# [TO DO]
Write out exactly the lines from the line with "strap(side, strap_denim, garment)" through the line with "for node in", both ends included, and no other line.

#### DATA LINES ####

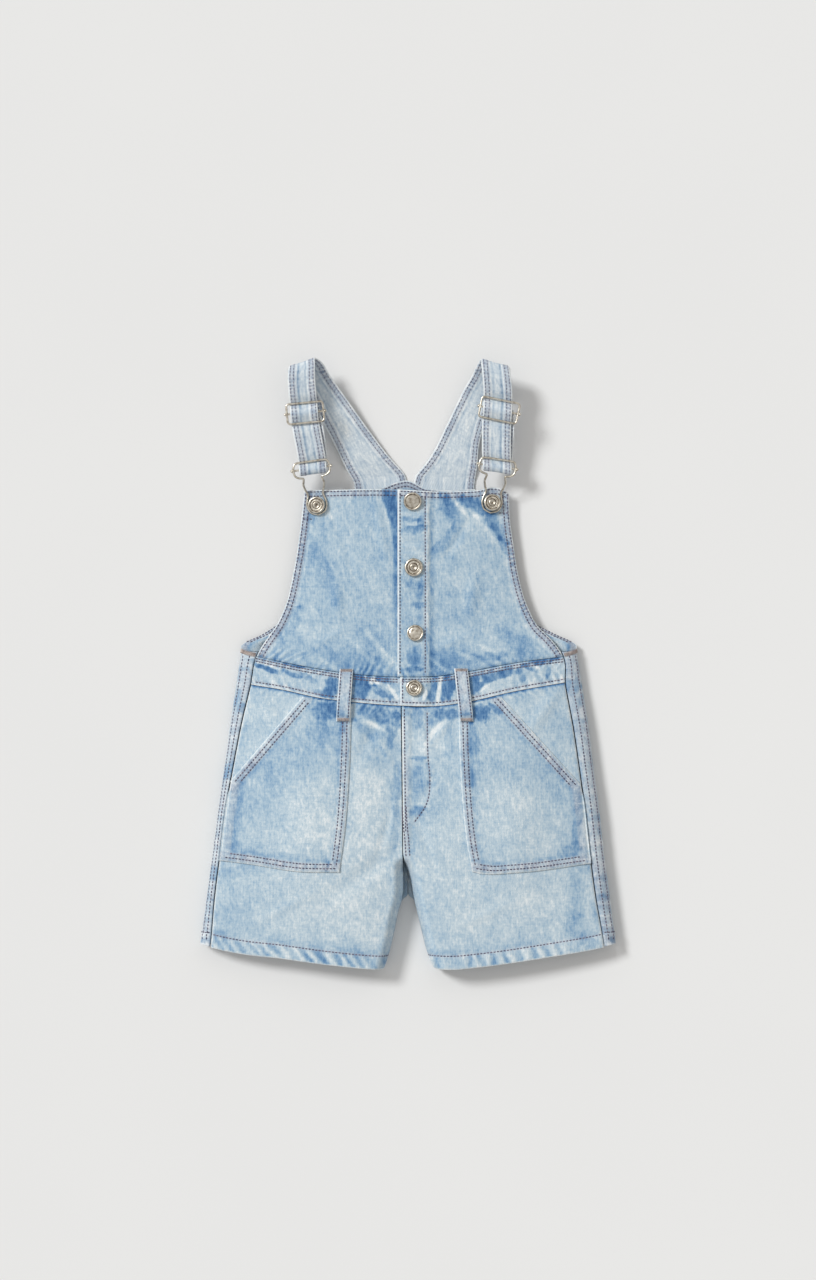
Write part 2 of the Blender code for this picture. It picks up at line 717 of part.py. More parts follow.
def slider(side, finish, collection, tools):
    size = SLIDERS[side]
    turn = math.radians(size["turn"])
    place = Matrix.Translation((size["x"], size["y"], SLIDER_Z)) @ Matrix.Rotation(turn, 4, "Z")
    corner, ring = 2.6, []
    for quarter, (cx, cy) in enumerate(((1, 1), (-1, 1), (-1, -1), (1, -1))):
        for degrees in (0, 30, 60, 90):
            a = math.radians(degrees + 90 * quarter)
            x = cx * (size["half"] - corner) + corner * math.cos(a)
            y = cy * (size["rise"] - corner) + corner * math.sin(a)
            ring.append(place @ Vector((x, y, 0)))
    framed("slider_" + side, ring, place.translation, turn, size["half"] + 0.6, finish, collection, tools)


def hook_point(side, across, up):
    """A point of the hook's wire: close to the bib round the button, then rising to the strap."""
    hook = HOOKS[side]
    turn = math.radians(hook["turn"])
    x = hook["x"] + across * math.cos(turn) - up * math.sin(turn)
    y = hook["y"] + across * math.sin(turn) + up * math.cos(turn)
    resting = front_z(x, min(y, 154)) + GAP + WIRE + 0.25
    return Vector((x, y, resting + (HOOK_Z - resting) * smooth(8, 27, up)))


def bib_hook(side, finish, collection, tools):
    half = np.array([(p["across"], p["up"]) for p in HOOK_WIRE])
    half = softened(half, 2)
    ring = [hook_point(side, a, b) for a, b in half]
    ring += [hook_point(side, -a, b) for a, b in half[-2:0:-1]]
    middle, turn = hook_point(side, 0, HOOK_BAR), math.radians(HOOKS[side]["turn"])
    framed("bib_hook_" + side, ring, middle, turn, 16.9, finish, collection, tools)


def tack_button(cut, finish, collection):
    """A turned button on its shank, standing square to the cloth under it or leaning a little."""
    lapped = cut["name"] not in ("bib_button_left", "bib_button_right")
    lift = GAP
    if lapped:
        lift += (BAND if cut["name"] == "waist_button" else DENIM + PLACKET_PLY) + GAP
    outline = [(p["out"] * cut["r"], p["up"] + (cut["shank"] if i else 0)) for i, p in enumerate(BUTTON)]
    outline = [(0.0, 0.0)] + outline + [(0.0, outline[-1][1] + 0.1)]
    bm = bmesh.new()
    line = [bm.verts.new((r * MM, 0, h * MM)) for r, h in outline]
    edges = [bm.edges.new(pair) for pair in zip(line, line[1:])]
    bmesh.ops.spin(
        bm, geom=line + edges, axis=(0, 0, 1), cent=(0, 0, 0), angle=2 * math.pi, steps=22, use_merge=True
    )
    bmesh.ops.remove_doubles(bm, verts=bm.verts, dist=0.00001)
    bmesh.ops.recalc_face_normals(bm, faces=bm.faces)
    foot = on_front(cut["x"], cut["y"], lift)
    out = (on_front(cut["x"], cut["y"], lift + 1) - foot).normalized()
    stand = Vector((0, 0, 1)).rotation_difference(out).to_matrix().to_4x4()
    lean = Matrix.Rotation(math.radians(cut["lean"]), 4, "X")
    raised = Matrix.Translation((0, 0, abs(math.sin(math.radians(cut["lean"]))) * cut["r"] * 0.36 * MM))
    place = Matrix.Translation(foot * MM) @ stand @ raised @ lean
    bmesh.ops.transform(bm, matrix=place, verts=bm.verts)
    mesh_object(cut["name"], bm, finish, collection).data.shade_smooth()


def finish_material(name):
    look = FINISH[name]
    material = bpy.data.materials.new(name)
    material.use_nodes = True
    shader = material.node_tree.nodes["Principled BSDF"]
    shader.inputs["Base Color"].default_value = (*look["colour"], 1)
    shader.inputs["Roughness"].default_value = look["rough"]
    shader.inputs["Metallic"].default_value = look["metal"]
    return material


def main():
    for obj in list(bpy.data.objects):
        bpy.data.objects.remove(obj)
    garment = bpy.data.collections.new("denim_shortalls")
    tools = bpy.data.collections.new("joined_bars")
    tools.hide_render = True
    for collection in (garment, tools):
        bpy.context.scene.collection.children.link(collection)
    denim, strap_denim, nickel = (finish_material(name) for name in FINISH)
    for side in ("left", "right"):
        front_leg(side, denim, garment)
        back_leg(side, denim, garment)
        bib(side, denim, garment)
        waistband(side, denim, garment)
        pocket(side, denim, garment)
        belt_loop(side, denim, garment)
        strap(side, strap_denim, garment)
        slider(side, nickel, garment, tools)
        bib_hook(side, nickel, garment, tools)
    back_bib(denim, garment)
    for cut in BUTTONS:
        tack_button(cut, nickel, garment)


main()
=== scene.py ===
"""Child's shortalls in washed light denim, laid out on their back on a pale floor.

Sizes are millimetres in the part's own frame: X to the viewer's right, Y from the hems to the
shoulders, Z up from the floor. Left and right are the viewer's.
"""

import math

import bmesh
import bpy
import numpy as np
from mathutils import Matrix, Vector


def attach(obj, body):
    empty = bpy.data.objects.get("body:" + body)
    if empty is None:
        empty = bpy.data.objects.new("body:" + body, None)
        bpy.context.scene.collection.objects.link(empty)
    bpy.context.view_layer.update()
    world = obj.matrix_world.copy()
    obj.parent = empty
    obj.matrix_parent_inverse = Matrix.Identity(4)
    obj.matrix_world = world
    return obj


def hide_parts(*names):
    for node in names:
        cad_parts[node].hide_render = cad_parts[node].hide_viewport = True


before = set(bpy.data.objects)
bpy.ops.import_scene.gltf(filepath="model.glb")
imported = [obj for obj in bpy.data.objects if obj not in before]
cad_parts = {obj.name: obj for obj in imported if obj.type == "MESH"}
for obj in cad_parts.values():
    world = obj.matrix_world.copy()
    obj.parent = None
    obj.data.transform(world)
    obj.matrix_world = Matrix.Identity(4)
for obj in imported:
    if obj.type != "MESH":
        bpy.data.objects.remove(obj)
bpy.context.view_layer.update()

# The studio: a plain pale floor, a soft key light from the upper left, an even pale surround, and a
# camera that looks straight down on the garment.
MM = 0.001
FRAME_HEIGHT = 1152.0
LENS, SENSOR = 85.0, 36.0
FRONT_HEIGHT = 14.0
PHOTO_MIDDLE = 21.6
KEY_TILT, KEY_HEADING, KEY_SOFTNESS = 47.0, 35.0, 15.0
KEY_SHARE = 0.47
FLOOR_GREY = 0.79
FLOOR_HALF, FLOOR_DROP = 2500.0, 0.2
DOME = ((0.0, 0.19), (0.25, 0.40), (0.6, 0.585), (1.0, 0.64))
DOME_TINT = (1.005, 0.99, 0.965)


def shown(obj):
    bpy.context.scene.collection.objects.link(obj)
    return obj


camera = shown(bpy.data.objects.new("camera", bpy.data.cameras.new("camera")))
camera.data.sensor_fit = "VERTICAL"
camera.data.sensor_height = SENSOR
camera.data.lens = LENS
camera.location = (0, PHOTO_MIDDLE * MM, (FRAME_HEIGHT * LENS / SENSOR + FRONT_HEIGHT) * MM)
bpy.context.scene.camera = camera
bpy.context.scene.view_settings.view_transform = "Standard"

key = shown(bpy.data.objects.new("key", bpy.data.lights.new("key", "SUN")))
key.data.angle = math.radians(KEY_SOFTNESS)
key.data.energy = KEY_SHARE * math.pi / math.cos(math.radians(KEY_TILT))
key.data.color = (0.975, 0.985, 0.985)
heading = math.radians(KEY_HEADING)
tilt = math.radians(KEY_TILT)
toward = Vector((math.cos(heading) * math.sin(tilt), -math.sin(heading) * math.sin(tilt), -math.cos(tilt)))
key.rotation_euler = toward.to_track_quat("-Z", "Y").to_euler()

world = bpy.data.worlds.new("surround")
world.use_nodes = True
bpy.context.scene.world = world


class Value:
    """A number or colour in a material; sums and products of values add its Math nodes."""

    def __init__(self, finish, socket):
        self.finish = finish
        self.socket = socket

    def math(self, operation, first, second):
        return self.finish.add("ShaderNodeMath", {"operation": operation}, {0: first, 1: second})

    def __add__(self, other):
        return self.math("ADD", self, other)

    def __sub__(self, other):
        return self.math("SUBTRACT", self, other)

    def __rsub__(self, other):
        return self.math("SUBTRACT", other, self)

    def __mul__(self, other):
        return self.math("MULTIPLY", self, other)

    __radd__ = __add__
    __rmul__ = __mul__


class Finish:
    """A material, built by adding nodes to its Principled shader."""

    def __init__(self, name):
        self.material = bpy.data.materials.new(name)
        self.material.use_nodes = True
        self.tree = self.material.node_tree
        self.shader = self.tree.nodes["Principled BSDF"]

    def feed(self, node, sockets):
        for key, value in sockets.items():
            if isinstance(value, Value):
                self.tree.links.new(value.socket, node.inputs[key])
            else:
                node.inputs[key].default_value = value

    def add(self, kind, settings=None, sockets=None, out=0):
        node = self.tree.nodes.new(kind)
        for name, value in (settings or {}).items():
            if name == "stops":
                while len(node.color_ramp.elements) < len(value):
                    node.color_ramp.elements.new(1.0)
                for element, (place, colour) in zip(node.color_ramp.elements, value):
                    element.position = place
                    element.color = (*colour, 1)
            else:
                setattr(node, name, value)
        self.feed(node, sockets or {})
        return Value(self, node.outputs[out])

    def noise(self, place, stretch, detail=2.0, rough=0.5):
        """Random patches whose sizes along the two directions of the cloth are given in millimetres."""
        across, along = (1 / (size * MM) for size in stretch)
        spread = self.add("ShaderNodeMapping", {}, {"Vector": place, "Scale": (across, along, across)})
        return self.add(
            "ShaderNodeTexNoise", {}, {"Vector": spread, "Scale": 1.0, "Detail": detail, "Roughness": rough}
        )

    def relief(self, height, distance, strength=1.0):
        return self.add("ShaderNodeBump", {}, {"Height": height, "Distance": distance, "Strength": strength})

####

# [TASK SOLUTION]
        strap(side, strap_denim, garment)
        slider(side, nickel, garment, tools)
        bib_hook(side, nickel, garment, tools)
    back_bib(denim, garment)
    for cut in BUTTONS:
        tack_button(cut, nickel, garment)


main()
=== scene.py ===
"""Child's shortalls in washed light denim, laid out on their back on a pale floor.

Sizes are millimetres in the part's own frame: X to the viewer's right, Y from the hems to the
shoulders, Z up from the floor. Left and right are the viewer's.
"""

import math

import bmesh
import bpy
import numpy as np
from mathutils import Matrix, Vector


def attach(obj, body):
    empty = bpy.data.objects.get("body:" + body)
    if empty is None:
        empty = bpy.data.objects.new("body:" + body, None)
        bpy.context.scene.collection.objects.link(empty)
    bpy.context.view_layer.update()
    world = obj.matrix_world.copy()
    obj.parent = empty
    obj.matrix_parent_inverse = Matrix.Identity(4)
    obj.matrix_world = world
    return obj


def hide_parts(*names):
    for node in names:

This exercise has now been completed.